When Peter and John, at one of the usual hours of prayer, about three in the afternoon, were going into the temple, they found at one of the gates of the temple (whose precincts, as afterwards those of Christian churches, were a common resort, of beggars) a man who had been lame from his birth. While he was looking for alms from them, Peter uttered the memorable words, which plainly testified the conscious possession of a divine power that could go far beyond the common powers of man and of nature; and which, pronounced with such confidence, carried the pledge of their fulfilment: "Silver and gold have I none; but such as I have, give I thee; In the name of Jesus of Nazareth, rise up and walk." When the man, who had been universally known as a lame beggar, was seen standing with joy by the side of his two benefactors, to

whom he clung with overflowing gratitude, a crowd full of curiosity and astonishment collected around the apostles as they were leaving the temple, and were ready to pay them homage as persons of peculiar sanctity.
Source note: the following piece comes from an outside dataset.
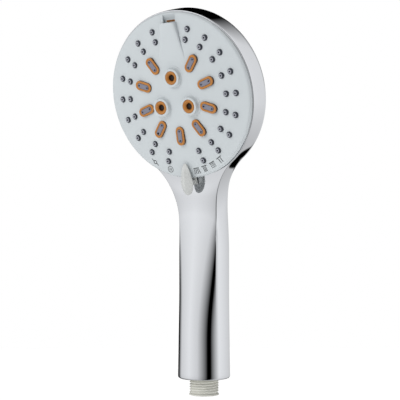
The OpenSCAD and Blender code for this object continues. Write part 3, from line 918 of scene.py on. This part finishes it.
# ---------------------------------------------------------------- studio
def studio_world():
    """White to the camera. What the chrome mirrors is a pale room with a soft dark band to
    the camera's right and dark cloth behind, above and below the object. The stops are
    (degrees, grey), round values."""
    world = bpy.data.worlds.new("studio")
    scene.world = world
    nodes, links = nodes_of(world)

    def math_node(kind, first, second=None, third=None):
        item = nodes.new("ShaderNodeMath")
        item.operation = kind
        for socket, value in zip(item.inputs, (first, second, third)):
            if isinstance(value, (int, float)):
                socket.default_value = value
            elif value is not None:
                links.new(value, socket)
        return item.outputs[0]

    def along(axis):
        item = nodes.new("ShaderNodeVectorMath")
        item.operation = "DOT_PRODUCT"
        links.new(where.outputs["Generated"], item.inputs[0])
        item.inputs[1].default_value = axis
        return item.outputs["Value"]

    def ramp(value, low, high, stops):
        """Greys at places from low to high."""
        spread = math_node("DIVIDE", math_node("SUBTRACT", value, low), high - low)
        item = nodes.new("ShaderNodeValToRGB")
        links.new(spread, item.inputs[0])
        elements = item.color_ramp.elements
        while len(elements) > 1:
            elements.remove(elements[-1])
        for index, (place, grey) in enumerate(stops):
            position = (place - low) / (high - low)
            element = elements[0] if index == 0 else elements.new(position)
            element.position = position
            element.color = (grey, grey, grey, 1)
        return item.outputs["Color"]

    where = nodes.new("ShaderNodeTexCoord")
    turn = math_node("ARCTAN2", along(look_right), along(-look_ahead))
    turn = math_node("MULTIPLY", turn, 180 / math.pi)
    rise = math_node("MULTIPLY", math_node("ARCSINE", along((0, 0, 1))), 180 / math.pi)
    room = ramp(turn, -180, 180, [
        (-180, 0), (-145, 0), (-120, 0.6), (-70, 0.75), (-30, 0.6), (15, 0), (30, 0), (70, 0.75),
        (180, 0.5),
    ])
    behind = ramp(turn, -180, 180, [(-180, 1), (-150, 1), (-140, 0), (120, 0), (160, 1), (180, 1)])
    above = ramp(rise, -90, 90, [(-90, 0), (5, 0), (10, 1), (60, 1), (70, 0), (90, 0)])
    behind_low = ramp(turn, -180, 180, [(-180, 0), (149, 0), (151, 1), (180, 1)])
    below = ramp(rise, -90, 90, [(-90, 0), (-35, 0), (-33, 1), (-18, 1), (-16, 0), (90, 0)])
    cloth = math_node("MULTIPLY", behind, above)
    cloth = math_node("MAXIMUM", cloth, math_node("MULTIPLY", behind_low, below))
    low_room = ramp(rise, -90, 90, [(-90, 0.7), (-30, 0.75), (-5, 1), (90, 1)])
    seen = math_node("MULTIPLY", room, math_node("SUBTRACT", 1, cloth))
    seen = math_node("MULTIPLY", seen, low_room)
    paths = nodes.new("ShaderNodeLightPath")
    reflected = nodes.new("ShaderNodeBackground")
    links.new(seen, reflected.inputs["Color"])
    reflected.inputs["Strength"].default_value = 1.1
    plain = nodes.new("ShaderNodeBackground")
    plain.inputs["Color"].default_value = (1, 1, 1, 1)
    plain.inputs["Strength"].default_value = 1.0
    choice = nodes.new("ShaderNodeMixShader")
    links.new(paths.outputs["Is Camera Ray"], choice.inputs[0])
    links.new(reflected.outputs[0], choice.inputs[1])
    links.new(plain.outputs[0], choice.inputs[2])
    out = nodes.new("ShaderNodeOutputWorld")
    links.new(choice.outputs[0], out.inputs["Surface"])


def soft_light(name, place, power, size, target):
    data = bpy.data.lights.new(name, "AREA")
    data.energy = power
    data.size = size
    data.color = (1.0, 1.0, 1.0)
    light = bpy.data.objects.new(name, data)
    scene.collection.objects.link(light)
    light.location = place
    light.rotation_euler = (Vector(target) - Vector(place)).to_track_quat("-Z", "Y").to_euler()
    light.visible_glossy = False
    light.visible_camera = False


studio_world()
head_place = centre * MM
key_place = head_place - 0.9 * look_right - 0.9 * look_ahead + Vector((0, 0, 0.7))
fill_place = head_place + 0.8 * look_right - 0.9 * look_ahead + Vector((0, 0, 0.1))
soft_light("key", key_place, 7, 0.6, head_place)
soft_light("fill", fill_place, 0.8, 0.8, head_place)

# Floor: a wide pale disc well below the object, which hangs free
FLOOR_Z = -320
floor_mesh = make_mesh("floor", cylinder(3000, FLOOR_Z - 4, FLOOR_Z, 96))
floor_white = finish_material(
    "floor_white", (0.9, 0.9, 0.9), 0.7, grain=40, bump=0, tint=0.005,
    Emission_Color=(1, 1, 1, 1), Emission_Strength=0.65,
)
floor_mesh.materials.append(floor_white)
floor = bpy.data.objects.new("floor", floor_mesh)
scene.collection.objects.link(floor)
floor.visible_glossy = False

scene.view_settings.view_transform = "Standard"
But Peter said to them, "Why do you look full of wonder on us, as if we had done this by our own power and holiness? It is not our work, but the work of the Holy One whom ye rejected and delivered up to the Gentiles, whose death ye demanded, though a heathen judge wished to let him go, and felt compelled to acknowledge his innocence." We here meet with the charge which ever since the day of Pentecost, Peter had been used to bring forward, in order to lead the Jews to a consciousness of their guilt, to repentance, and to faith. "God himself has by subsequent events justified Him whom ye condemned, and proved your guilt. That God who was with our fathers, and revealed his presence by miraculous events, has now revealed himself by the glorification of Him whom ye condemned. Ye have put him to death, whom God destined thereto, to bestow on us a divine life of everlasting blessedness; but God raised him from the dead, and we are the eye-witnesses of his resurrection. The believing confidence implanted in our hearts by him, has effected this miracle before your eyes." Peter would have spoken in a different strain to obstinate unbelievers. But here he hoped to meet with minds open to conviction. He therefore avoided saying what would only exasperate and repel their feelings. After he had said what tended to convince them of their guilt, he adopted a milder tone, to infuse confidence and to revive the contrite. He brought forward what might be said in extenuation of those who had united in the condemnation of Christ, "that in ignorance they had denied the Messiah," and that as far as they and their rulers had acted in ignorance, it was in consequence of a higher necessity. It was the eternal counsel of God, that the Messiah should suffer for the salvation of men, as had been predicted by the prophets. But now is the time for you to prove, that you have erred only through ignorance, if

1 Peter by no means acquits them of all criminality, as the connexion of his words with what he had before said plainly shows; for he had brought forward the example of Pilate to point out how great was the criminality of those who, even in their blindness, condemned Jesus; but ignorance may be more or less culpable, according to the difference of the persons.